Partnership Model: Collaboration among KPL, City of Kitchener, architects, Federal Government, SpruceLab landscape design, Indigenous artists, and accessibility consultants.

Sector Innovation: First library in Waterloo Region to embed reconciliation within governance and infrastructure, linking environmental sustainability and cultural equity.


Achieved Outcomes

Cultural Impact: Indigenous art, gardens and other architectural elements visibly honour local histories; local Elders, artists, and dancers participated in opening celebrations.
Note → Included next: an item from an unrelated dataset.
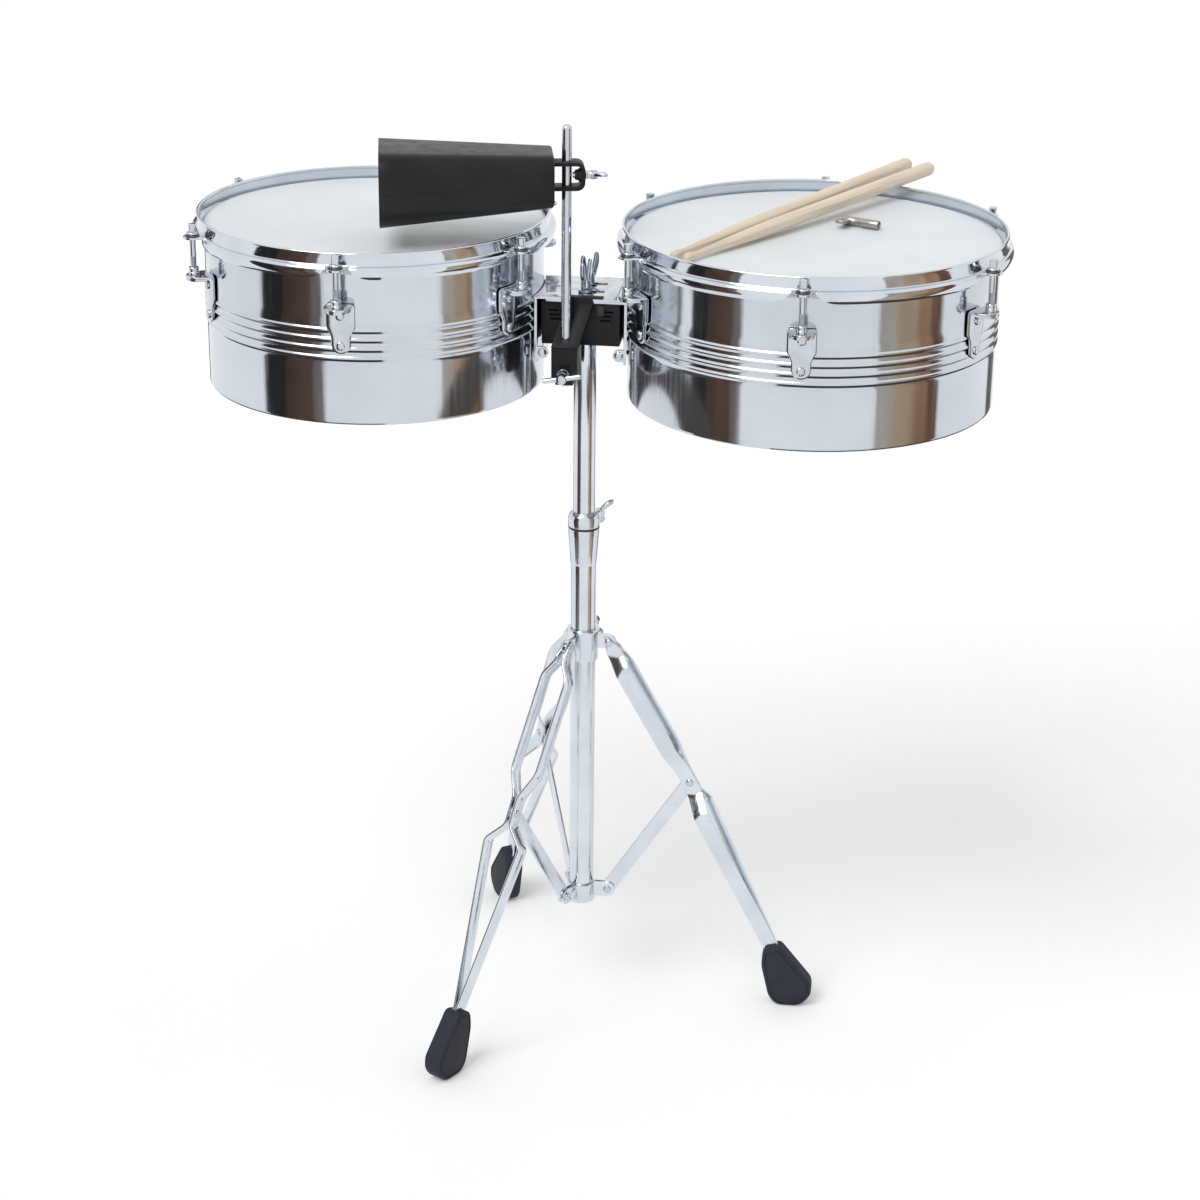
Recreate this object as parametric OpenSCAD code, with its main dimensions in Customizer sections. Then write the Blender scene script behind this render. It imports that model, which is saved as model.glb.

Partnership Outcomes: Consultation model designated and adopted for future civic projects; new relationships built with Indigenous architects and cultural advisors.

Community Feedback: During a community presentation, a representative from the Six Nations Lands and Resources Department affirmed that KPL had met—and exceeded—their expectations for community consultation and implementation.

Indigenous Program Participation: Indigenous Sharing Circles (27), Cooking with Chef Destiny (20), Grand Opening (115), Missing and Murdered Indigenous Women, Girls and Two-Spirited installation and memorial (30), Sing Fires of Justice (55).

Sustainability Metrics: Net-zero certification achieved

Legacy: Program room named Ka'nikonhrí:io Nikanak’tó:ten— “the good minds meeting space”—a gift from Six Nations.